= Mirza Rakibul Huda =

Bangladeshi former police officer

Mirza Rakibul Huda was a police officer and commissioner of the Dhaka Metropolitan Police and Chittagong Metropolitan Police. He is best known for ordering the 1988 Chittagong massacre.

==Career==
During the Bangladesh Liberation War, Huda served as a major in the artillery unit of the Pakistan Army in Jessore. He was taken prisoner of war and returned to Bangladesh after the end of the war. He was one of 17 former officers of the Pakistan Army inducted into the Bangladesh Police by President Ziaur Rahman.

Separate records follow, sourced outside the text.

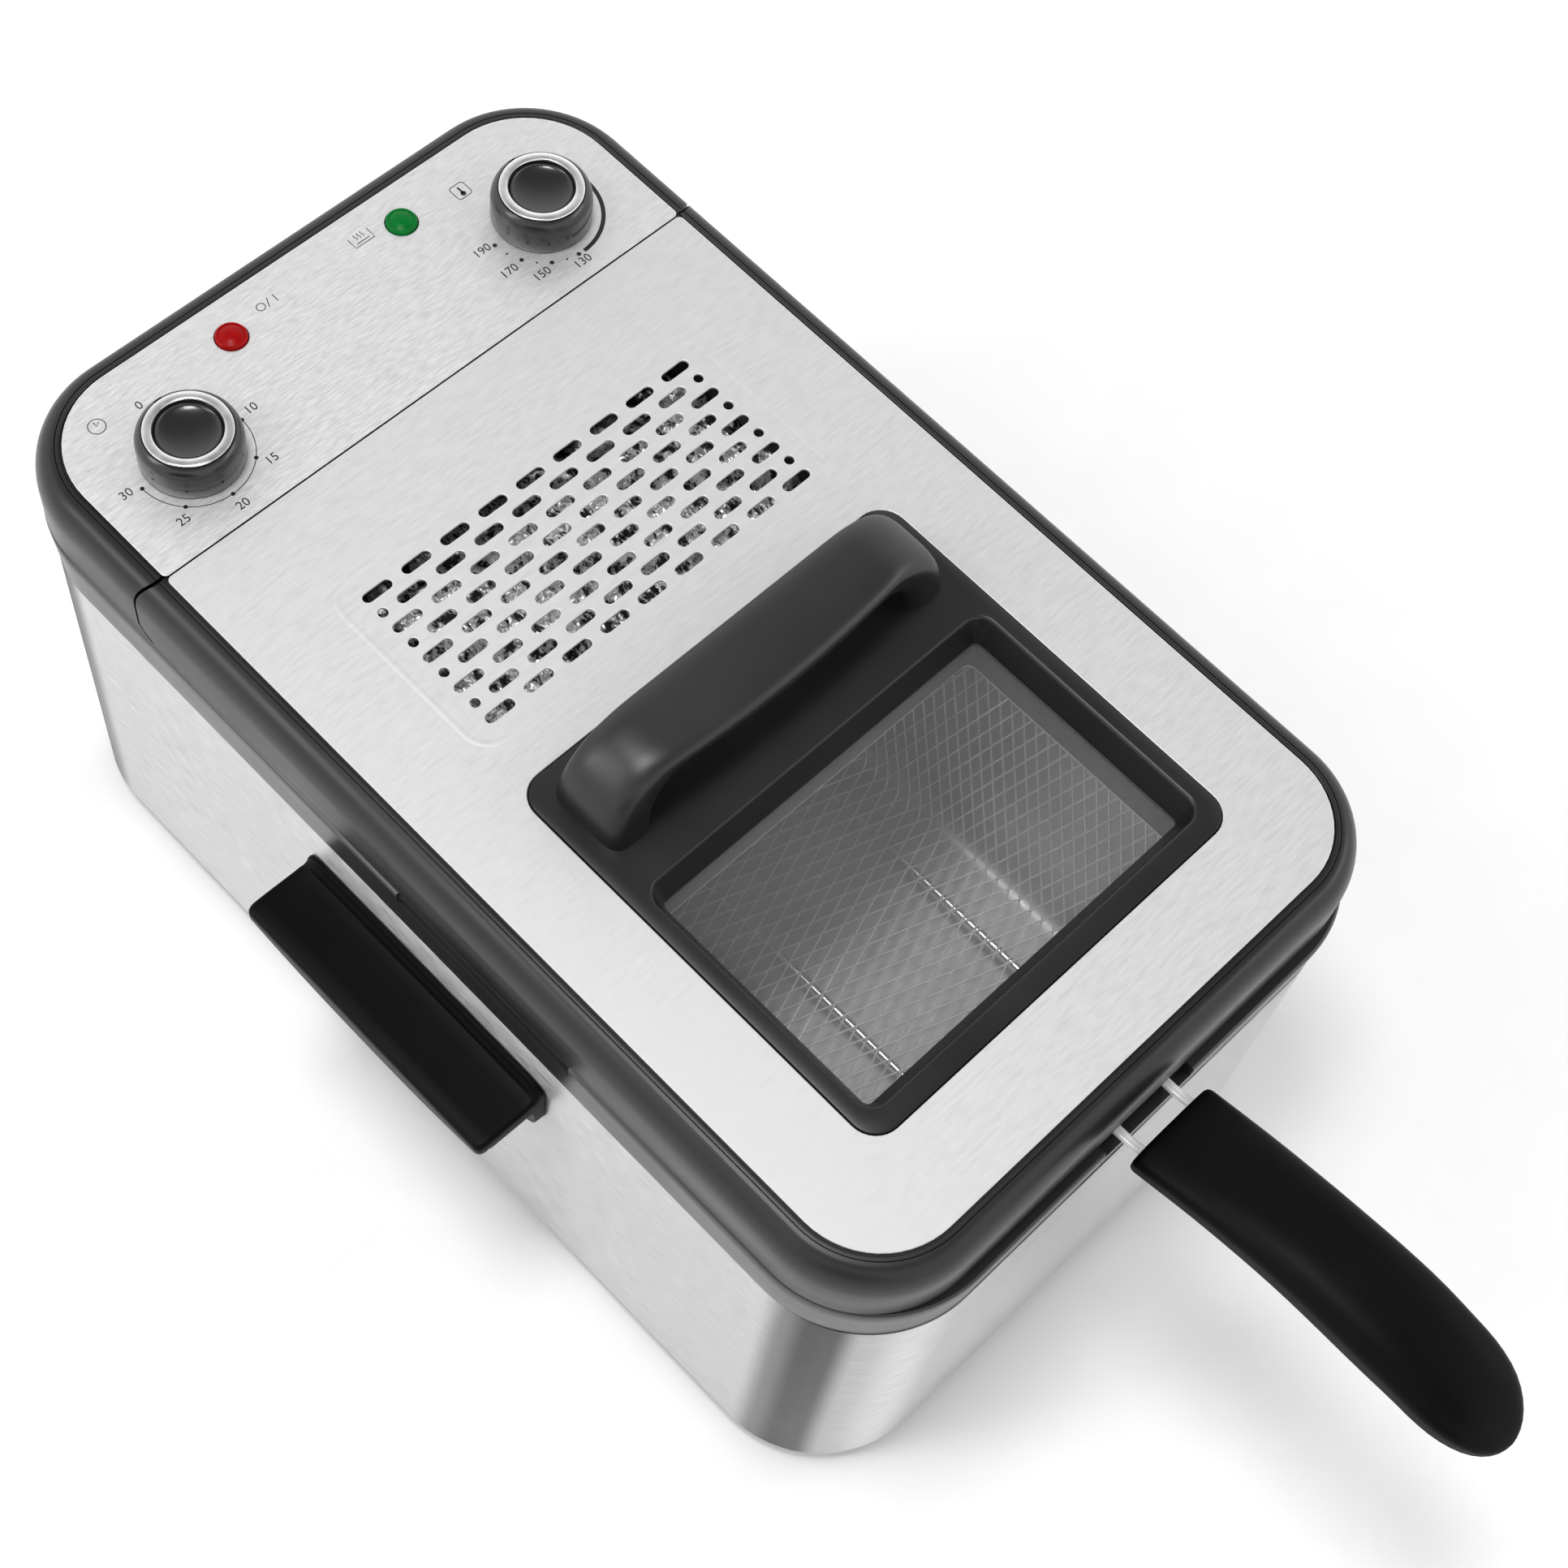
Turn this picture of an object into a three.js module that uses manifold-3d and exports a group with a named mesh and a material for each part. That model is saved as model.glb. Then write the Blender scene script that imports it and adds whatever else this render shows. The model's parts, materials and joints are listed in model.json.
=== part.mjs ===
// A lidded deep fryer: steel housing, oil pot, hinged lid with a window, wire basket and controls.
// Millimetres, +Z up. The basket grip points to -Y (front), the control panel is at +Y (rear).
import * as THREE from 'three';
import { mergeVertices } from 'three/addons/utils/BufferGeometryUtils.js';
import Module from 'manifold-3d';

const wasm = await Module();
wasm.setup();

// ---- driving dimensions -------------------------------------------------------------------
const GAP = 0.3;                 // between pieces that touch
const CORNER_STEPS = 4;          // three.js makes twice as many segments per arc as it is asked for

const FOOT_HEIGHT = 6;
const WALL = { x: 118.5, y: 203.3, r: 43, top: 151.7, thick: 1.2 };
const COLLAR = { bottom: 152, top: 174, flareX: 120, flareY: 204.2 };
const SEAM_Z = 174.5;            // lower edge of the lid
const PLATE_TOP = 202;           // upper face of the lid plate and of the control panel
const PLATE = { x: 109.9, front: -191.1, rear: 193.1, r: 30.5, thick: 1 };
const RIM_TOP = 201.6;
const RIM = { x: 119.6, front: -200.7, rear: 202.9, bevel: 8.5, bevelDrop: 12 };
const RIM_WALL = 4;

const HINGE = { y: 112, z: 192.2, pinR: 2.5, boreR: 2.6 };
const LID_REAR = 120;            // rear edge of the lid plate
const PANEL_FRONT = 121.1;       // front edge of the control panel
const BARREL_R = 12.65;          // round rear end of the lid, about the hinge axis
const BARREL_CLEARANCE = 1;
const HINGE_X = 96;              // middle of each hinge bracket, left and right

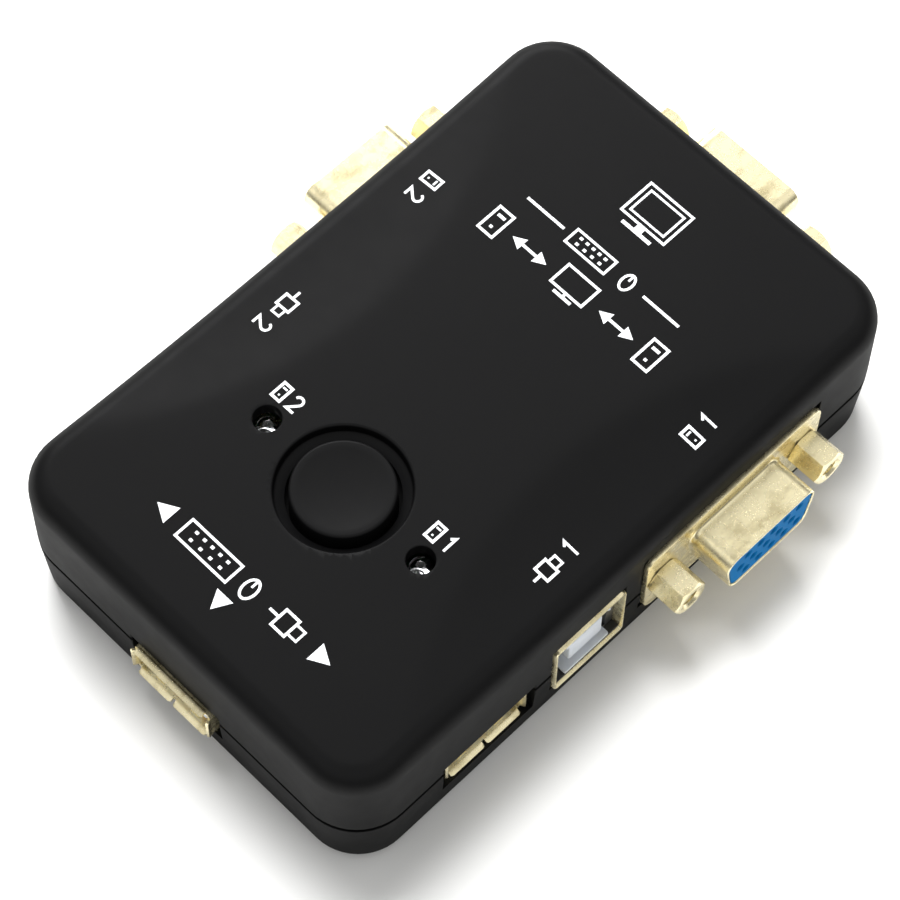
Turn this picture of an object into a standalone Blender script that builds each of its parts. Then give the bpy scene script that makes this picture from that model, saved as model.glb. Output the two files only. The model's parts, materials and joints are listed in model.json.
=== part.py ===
"""Two-computer VGA and USB switch box: two shells, a circuit board, its sockets and a push button.

Units are metres, +Z is up. The origin is the centre of the underside. +X is the side of the
first computer's sockets, -Y is the front with the single USB socket, +Y is the monitor side.
"""
import math

import bmesh
import bpy
from mathutils import Matrix, Vector

MM = 0.001

# ---- driving dimensions -------------------------------------------------------------------
GAP = 0.3 * MM                # clearance between pieces that touch

BODY_WIDTH = 60.8 * MM        # across X, at the seam
BODY_LENGTH = 94.2 * MM       # along Y, at the seam
BODY_HEIGHT = 24.6 * MM       # to the raised panel
SCOOP_DEPTH = 1.2 * MM        # side scoops below the raised panel
SEAM_Z = 10.3 * MM
CORNER_RADIUS = 7.6 * MM
TOP_EDGE_RADIUS = 3.0 * MM
BOTTOM_EDGE_RADIUS = 1.5 * MM
BOTTOM_TAPER = 0.6 * MM       # how far the lower wall leans in at the underside
TOP_TAPER = 0.1 * MM          # how far the upper wall leans in at the top
WALL = 2.0 * MM
LIP_INSET = 1.15 * MM         # tongue-and-groove lip along the seam
LIP_HEIGHT = 1.05 * MM
SCOOP_BOW = 14.8 * MM         # how far a scoop reaches in from the side, half way along
SCOOP_HALF_LENGTH = 38.5 * MM
SCOOP_RAMP = 9.0 * MM         # width of the slope between panel and scoop

BOARD_TOP_Z = 5.2 * MM
BOARD_THICKNESS = 1.6 * MM
BOARD_HALF = (27.5 * MM, 44.2 * MM)
BOARD_CORNER_RADIUS = 5.0 * MM
PART_FOOT_Z = BOARD_TOP_Z + GAP

BUTTON_Y = -19.4 * MM
BUTTON_RADIUS = 6.55 * MM
BUTTON_TRAVEL = 2.5 * MM
BUTTON_TOP_Z = BODY_HEIGHT
WELL_RADIUS = 8.4 * MM
WELL_DEPTH = 2.0 * MM
WELL_STEP = 1.1 * MM           # upright part of the well, above its cone
COLLAR_FOOT_Z = 20.3 * MM
SWITCH_BODY = (10.0 * MM, 22.0 * MM, 7.0 * MM)
PLUNGER_SIDE = 4.0 * MM
PLUNGER_SUNK = 3.0 * MM       # how far the plunger stands in the switch body at rest
CAP_TOP_THICKNESS = 1.6 * MM
CAP_DISH = 0.45 * MM          # how far the middle of the cap lies below its rim
CAP_SKIRT_WALL = 0.9 * MM
CAP_FLANGE = 1.1 * MM
SPRING_RADIUS = 3.55 * MM
SPRING_WIRE_RADIUS = 0.28 * MM
SPRING_TURNS = 6

LED_X = 13.15 * MM
LED_HOLE_RADIUS = 1.8 * MM

VGA_Z = 12.0 * MM             # centre height of the VGA sockets
VGA_SIDE_Y = 16.8 * MM
VGA_PROUD = 0.5 * MM          # how far a flange's face stands out of the wall
VGA_FLANGE = (30.8 * MM, 12.5 * MM, 0.8 * MM)
VGA_SHELL = (16.3 * MM, 7.9 * MM, 6.2 * MM)
VGA_SHELL_WALL = 0.5 * MM
JACK_SPACING = 25.0 * MM
USB_A_FRONT_X = -0.8 * MM
USB_A_SIDE_Y = -24.8 * MM
USB_A_SHELL = (13.1 * MM, 5.7 * MM, 13.8 * MM)
USB_A_LIP = 0.45 * MM         # how far the mouth's edges flare out all round
USB_A_LIP_LENGTH = 0.8 * MM
USB_A_PROUD = {"front": 1.2 * MM, "right": -0.45 * MM, "left": -0.45 * MM}
USB_A_SLOT = 15.4 * MM        # width of the notch round a USB-A socket
USB_B_SIDE_Y = -8.0 * MM
USB_B_SHELL = (12.0 * MM, 10.7 * MM, 16.0 * MM)
SHEET_WALL = 0.4 * MM         # USB shells

SCREW_X = 22.8 * MM
SCREW_Y = 39.2 * MM
SCREW_SHANK_RADIUS = 1.15 * MM
BOSS_RADIUS = 3.2 * MM

# ---- colours (linear RGB), roughness, metallic ---------------------------------------------
MATERIALS = {
    "black_plastic": ((0.018, 0.018, 0.020), 0.55, 0.0),
    "black_button": ((0.014, 0.014, 0.016), 0.5, 0.0),
    "plated_steel": ((0.72, 0.66, 0.50), 0.28, 1.0),
    "blue_plastic": ((0.005, 0.16, 0.46), 0.4, 0.0),
    "white_plastic": ((0.75, 0.77, 0.78), 0.4, 0.0),
    "board_green": ((0.02, 0.16, 0.06), 0.4, 0.0),
    "clear_led": ((0.75, 0.78, 0.80), 0.1, 0.0),
    "grey_plastic": ((0.12, 0.12, 0.13), 0.5, 0.0),
    "spring_steel": ((0.55, 0.55, 0.56), 0.3, 1.0),
    "screw_steel": ((0.25, 0.25, 0.26), 0.35, 1.0),
    "component_black": ((0.03, 0.03, 0.03), 0.35, 0.0),
}


# ---- helpers -------------------------------------------------------------------------------
def clear_scene():
    for old in list(bpy.data.objects):
        bpy.data.objects.remove(old, do_unlink=True)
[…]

Huda ordered the Chittagong Metropolitan Police to fire on a rally of the Awami League on 24 January 1988, killing 24 in the incident known as the 1988 Chittagong massacre. The rally was led by future prime minister Sheikh Hasina. Hasina was saved by members of the Chattogram District Bar Association and taken to Chittagong Court. The bodies were taken to a crematorium, and journalists were refused access. On 5 March 1992, after the fall of President Hussain Mohammad Ershad, a case was filed over the massacre, and Huda was one of the accused by advocate Shahidul Huda. The court initially rejected the case as the accused were police officers. The police pressed charges in 1998 after Sheikh Hasina led Awami League came to power. The Criminal Investigation Department pressed supplemental charge sheets including Huda and inspector Gobinda Chandra Mondal. The plaintiff in the case died in 2005 and his son, Ershad Hossain, took over the case.

== Death ==
Huda moved to the United States with his wife. The trial stalled in 2019 over confusion if Huda was alive or dead following reports he had died in the United States.

== Legacy ==
In 2020, five police officers were sentenced to death, except Huda, who had died during the trial. Anupam Sen testified at the trial. Awami League marks 24 January as the Chittagong massacre day.